Planning guide

Why Most People Stop Using Planners

Most people do not stop using planners because they are lazy. They stop because the planner stops fitting the reality of daily life.

When a planning system becomes heavy, rigid, or annoying to maintain, people avoid it. A simpler monthly structure removes a lot of that friction.

  • Too much setup creates resistance.
  • Skipped pages create planner guilt.
  • A smaller monthly scope is easier to restart.

Planners fail when they ask for perfection

Many planner systems quietly assume that you will use every page exactly as intended, every week, for the entire year.

That is not how real schedules work. Illness, travel, deadlines, family needs, and low-energy weeks interrupt even the best routines.

Overwhelm is more common than lack of discipline

A planner becomes easier to avoid when it is bulky, cluttered, or tied to too many unfinished pages.

People often need less complexity, not more motivation. A monthly planner lowers the emotional cost of getting back on track.

  • Lower setup overhead.
  • Fewer pages to maintain.
  • A cleaner reset point at the start of every month.

A better planner reduces friction

The best planner for inconsistent use is not the one with the most features. It is the one you will keep opening.

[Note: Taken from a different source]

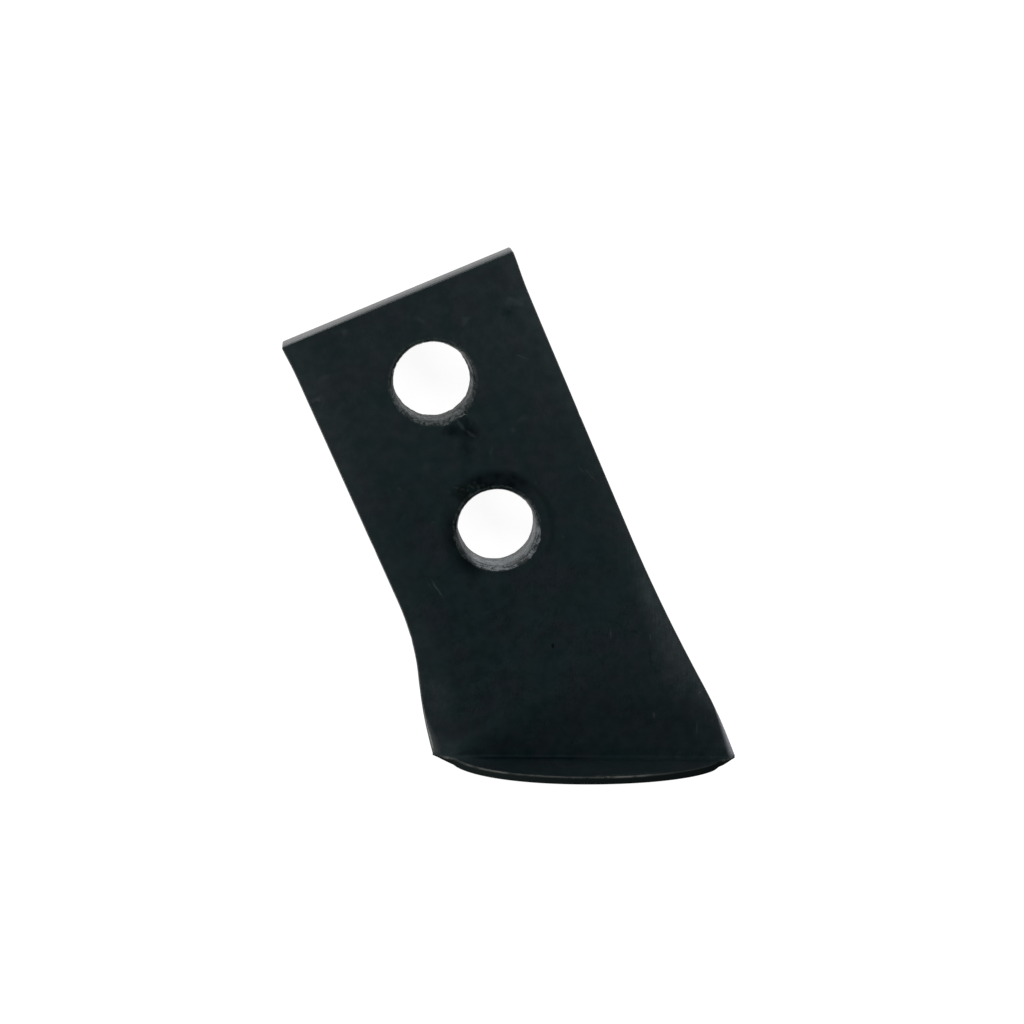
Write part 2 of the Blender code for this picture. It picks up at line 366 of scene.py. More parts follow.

That is where a monthly planning system can help: it stays lighter, clearer, and more forgiving.

Frequently asked questions

Can a paper planner still work if digital tools never stick?

Yes. Many people find paper easier because it reduces app switching and keeps the plan visible in one physical place.

What should I look for if I usually abandon planners?

Look for a format with less bulk, low setup friction, and a planning horizon that feels manageable enough to restart.